→ **What the task asks**
Look through the listing and locate every line containing the word "from"; copy those lines.

→ **Provided data**

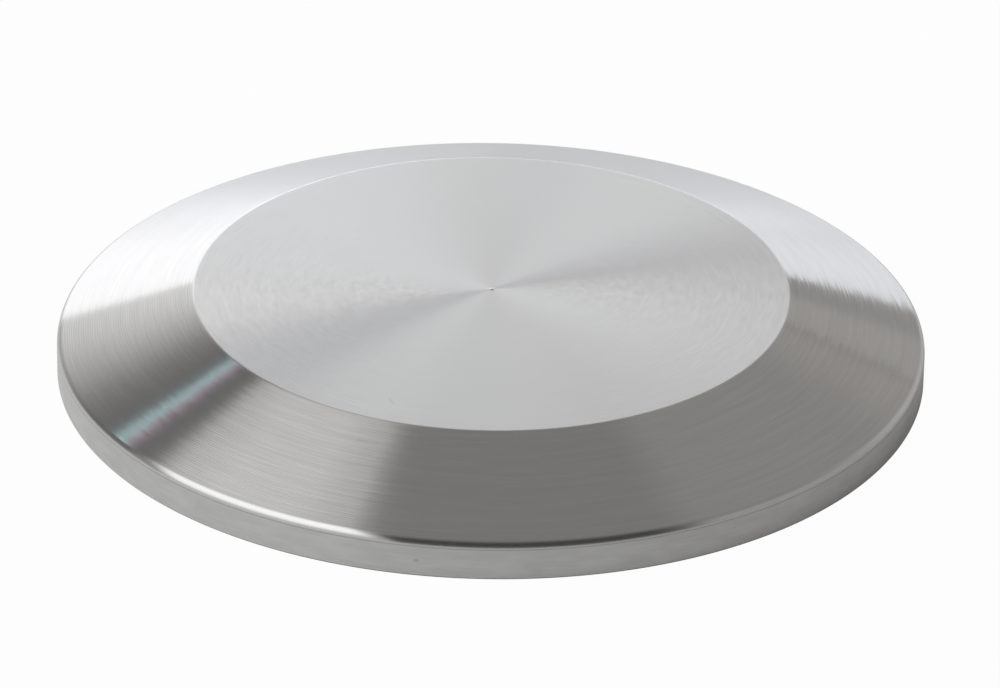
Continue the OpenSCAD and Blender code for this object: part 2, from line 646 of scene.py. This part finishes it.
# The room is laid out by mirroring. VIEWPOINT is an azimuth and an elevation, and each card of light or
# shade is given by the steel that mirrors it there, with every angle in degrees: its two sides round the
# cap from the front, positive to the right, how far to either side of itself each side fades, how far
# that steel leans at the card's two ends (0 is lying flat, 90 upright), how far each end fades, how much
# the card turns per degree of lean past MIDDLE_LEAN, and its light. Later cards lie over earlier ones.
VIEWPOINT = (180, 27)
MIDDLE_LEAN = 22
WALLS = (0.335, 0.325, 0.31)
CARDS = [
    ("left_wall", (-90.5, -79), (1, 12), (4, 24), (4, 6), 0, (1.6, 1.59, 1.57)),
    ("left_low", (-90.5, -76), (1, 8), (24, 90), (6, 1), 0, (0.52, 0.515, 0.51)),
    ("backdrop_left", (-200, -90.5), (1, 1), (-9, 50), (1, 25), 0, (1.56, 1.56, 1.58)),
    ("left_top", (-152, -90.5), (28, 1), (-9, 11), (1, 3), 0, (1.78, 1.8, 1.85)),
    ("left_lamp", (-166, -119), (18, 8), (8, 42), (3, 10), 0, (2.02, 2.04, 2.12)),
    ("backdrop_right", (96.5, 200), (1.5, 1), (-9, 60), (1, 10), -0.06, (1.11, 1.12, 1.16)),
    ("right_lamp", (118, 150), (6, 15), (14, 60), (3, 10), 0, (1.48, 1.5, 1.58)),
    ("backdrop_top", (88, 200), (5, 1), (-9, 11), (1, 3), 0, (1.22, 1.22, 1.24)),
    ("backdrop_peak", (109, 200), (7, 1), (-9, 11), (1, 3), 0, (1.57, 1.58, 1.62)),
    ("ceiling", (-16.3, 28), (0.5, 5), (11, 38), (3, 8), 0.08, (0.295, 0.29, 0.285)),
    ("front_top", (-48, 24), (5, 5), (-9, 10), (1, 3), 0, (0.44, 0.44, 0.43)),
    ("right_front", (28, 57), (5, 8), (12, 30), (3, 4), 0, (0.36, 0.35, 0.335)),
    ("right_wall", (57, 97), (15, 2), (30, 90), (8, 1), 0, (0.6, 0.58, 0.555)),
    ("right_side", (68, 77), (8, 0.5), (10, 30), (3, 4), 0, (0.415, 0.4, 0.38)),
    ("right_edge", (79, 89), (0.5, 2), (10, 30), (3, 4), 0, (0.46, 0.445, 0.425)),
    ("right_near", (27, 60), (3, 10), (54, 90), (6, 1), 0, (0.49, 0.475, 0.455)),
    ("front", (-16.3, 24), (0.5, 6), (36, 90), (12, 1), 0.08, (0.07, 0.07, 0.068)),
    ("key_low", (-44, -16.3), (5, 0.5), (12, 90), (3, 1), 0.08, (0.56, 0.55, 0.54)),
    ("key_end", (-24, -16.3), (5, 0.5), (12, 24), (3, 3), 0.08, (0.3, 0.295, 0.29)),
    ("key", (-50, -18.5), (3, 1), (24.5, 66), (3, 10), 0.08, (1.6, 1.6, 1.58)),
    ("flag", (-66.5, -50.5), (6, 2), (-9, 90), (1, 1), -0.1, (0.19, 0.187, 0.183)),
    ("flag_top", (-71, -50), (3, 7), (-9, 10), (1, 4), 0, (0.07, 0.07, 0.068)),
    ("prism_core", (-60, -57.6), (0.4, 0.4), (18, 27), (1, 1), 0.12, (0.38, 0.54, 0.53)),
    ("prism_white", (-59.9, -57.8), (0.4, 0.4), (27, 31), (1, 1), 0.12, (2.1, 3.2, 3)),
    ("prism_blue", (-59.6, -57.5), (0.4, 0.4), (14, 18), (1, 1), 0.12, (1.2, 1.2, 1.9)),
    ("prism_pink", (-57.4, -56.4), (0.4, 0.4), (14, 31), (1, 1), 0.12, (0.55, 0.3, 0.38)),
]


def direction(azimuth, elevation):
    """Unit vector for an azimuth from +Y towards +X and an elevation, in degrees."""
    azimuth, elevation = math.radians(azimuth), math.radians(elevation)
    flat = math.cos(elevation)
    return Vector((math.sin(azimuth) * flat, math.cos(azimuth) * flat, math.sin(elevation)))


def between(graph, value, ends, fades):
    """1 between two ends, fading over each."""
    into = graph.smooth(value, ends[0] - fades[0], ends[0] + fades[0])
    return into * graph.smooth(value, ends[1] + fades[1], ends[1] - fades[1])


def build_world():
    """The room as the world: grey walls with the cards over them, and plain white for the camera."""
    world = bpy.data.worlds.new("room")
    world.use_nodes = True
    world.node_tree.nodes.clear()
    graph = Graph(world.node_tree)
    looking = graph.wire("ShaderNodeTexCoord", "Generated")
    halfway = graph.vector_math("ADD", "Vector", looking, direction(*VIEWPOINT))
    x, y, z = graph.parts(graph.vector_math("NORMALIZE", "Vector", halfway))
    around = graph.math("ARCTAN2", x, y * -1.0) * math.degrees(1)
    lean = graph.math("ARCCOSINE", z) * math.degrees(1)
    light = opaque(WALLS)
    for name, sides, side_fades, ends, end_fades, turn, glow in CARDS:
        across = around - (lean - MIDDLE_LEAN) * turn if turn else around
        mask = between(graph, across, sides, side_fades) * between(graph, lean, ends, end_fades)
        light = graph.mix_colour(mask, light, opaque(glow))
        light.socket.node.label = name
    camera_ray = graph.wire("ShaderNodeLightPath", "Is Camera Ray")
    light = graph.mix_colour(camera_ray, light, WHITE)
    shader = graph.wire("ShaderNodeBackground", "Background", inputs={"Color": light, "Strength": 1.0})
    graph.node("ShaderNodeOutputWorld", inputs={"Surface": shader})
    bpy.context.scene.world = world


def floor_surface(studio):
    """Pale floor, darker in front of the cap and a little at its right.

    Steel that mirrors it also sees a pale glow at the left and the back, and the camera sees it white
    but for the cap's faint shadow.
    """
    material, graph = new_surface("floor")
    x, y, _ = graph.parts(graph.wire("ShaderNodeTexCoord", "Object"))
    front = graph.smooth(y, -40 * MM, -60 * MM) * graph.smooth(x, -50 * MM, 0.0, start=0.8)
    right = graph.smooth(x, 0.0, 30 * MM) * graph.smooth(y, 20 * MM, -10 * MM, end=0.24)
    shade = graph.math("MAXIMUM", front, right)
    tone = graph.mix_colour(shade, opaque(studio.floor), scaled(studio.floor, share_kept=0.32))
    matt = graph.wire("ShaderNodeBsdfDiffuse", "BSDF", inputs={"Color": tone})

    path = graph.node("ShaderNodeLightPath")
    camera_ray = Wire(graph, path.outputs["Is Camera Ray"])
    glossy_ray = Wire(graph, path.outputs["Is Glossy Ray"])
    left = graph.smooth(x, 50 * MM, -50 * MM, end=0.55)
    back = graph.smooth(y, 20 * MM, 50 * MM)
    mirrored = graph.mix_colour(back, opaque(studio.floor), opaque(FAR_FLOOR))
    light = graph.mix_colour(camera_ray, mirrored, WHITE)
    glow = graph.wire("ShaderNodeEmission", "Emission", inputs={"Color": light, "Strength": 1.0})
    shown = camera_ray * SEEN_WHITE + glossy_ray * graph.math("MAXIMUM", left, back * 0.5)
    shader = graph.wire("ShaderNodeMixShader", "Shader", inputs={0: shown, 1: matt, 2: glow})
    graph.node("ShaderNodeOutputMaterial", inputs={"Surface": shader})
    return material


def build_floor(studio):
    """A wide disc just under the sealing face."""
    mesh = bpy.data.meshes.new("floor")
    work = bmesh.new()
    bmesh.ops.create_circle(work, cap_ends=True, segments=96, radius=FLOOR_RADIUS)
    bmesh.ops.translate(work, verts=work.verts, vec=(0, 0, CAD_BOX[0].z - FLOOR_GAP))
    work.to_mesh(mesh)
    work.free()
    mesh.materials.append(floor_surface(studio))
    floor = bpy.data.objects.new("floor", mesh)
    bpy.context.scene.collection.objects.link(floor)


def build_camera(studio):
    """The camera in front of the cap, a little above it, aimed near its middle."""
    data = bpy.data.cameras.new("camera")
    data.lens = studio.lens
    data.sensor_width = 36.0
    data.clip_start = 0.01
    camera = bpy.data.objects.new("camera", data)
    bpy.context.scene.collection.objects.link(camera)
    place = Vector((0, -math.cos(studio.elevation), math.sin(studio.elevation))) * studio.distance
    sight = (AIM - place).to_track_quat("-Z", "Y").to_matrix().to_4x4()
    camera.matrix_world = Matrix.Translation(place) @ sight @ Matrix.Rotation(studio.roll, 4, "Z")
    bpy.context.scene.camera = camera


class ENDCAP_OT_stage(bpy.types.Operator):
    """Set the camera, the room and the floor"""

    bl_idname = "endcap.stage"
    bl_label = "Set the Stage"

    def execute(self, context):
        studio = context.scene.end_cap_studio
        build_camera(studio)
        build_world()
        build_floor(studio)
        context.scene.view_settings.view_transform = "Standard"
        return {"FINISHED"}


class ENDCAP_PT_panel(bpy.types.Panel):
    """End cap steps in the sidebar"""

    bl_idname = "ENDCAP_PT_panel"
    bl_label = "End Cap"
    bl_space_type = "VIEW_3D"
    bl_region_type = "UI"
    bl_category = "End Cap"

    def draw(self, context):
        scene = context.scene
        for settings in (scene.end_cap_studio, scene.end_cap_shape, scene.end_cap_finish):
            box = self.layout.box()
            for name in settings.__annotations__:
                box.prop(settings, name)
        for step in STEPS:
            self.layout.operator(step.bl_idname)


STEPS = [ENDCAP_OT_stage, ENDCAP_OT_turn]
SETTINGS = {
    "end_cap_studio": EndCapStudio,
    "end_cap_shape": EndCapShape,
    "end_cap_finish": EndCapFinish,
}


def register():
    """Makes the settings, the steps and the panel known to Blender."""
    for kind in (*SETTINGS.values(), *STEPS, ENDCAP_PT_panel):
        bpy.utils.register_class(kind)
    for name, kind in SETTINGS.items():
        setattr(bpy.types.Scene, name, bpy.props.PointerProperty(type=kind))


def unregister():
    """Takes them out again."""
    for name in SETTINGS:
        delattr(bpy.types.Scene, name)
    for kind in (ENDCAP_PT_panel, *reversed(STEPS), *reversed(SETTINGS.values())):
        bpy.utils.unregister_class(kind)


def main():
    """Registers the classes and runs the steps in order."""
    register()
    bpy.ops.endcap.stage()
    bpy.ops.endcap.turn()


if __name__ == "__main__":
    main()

→ **Solution below**
Continue the OpenSCAD and Blender code for this object: part 2, from line 646 of scene.py. This part finishes it.
# cap from the front, positive to the right, how far to either side of itself each side fades, how far
    """Unit vector for an azimuth from +Y towards +X and an elevation, in degrees."""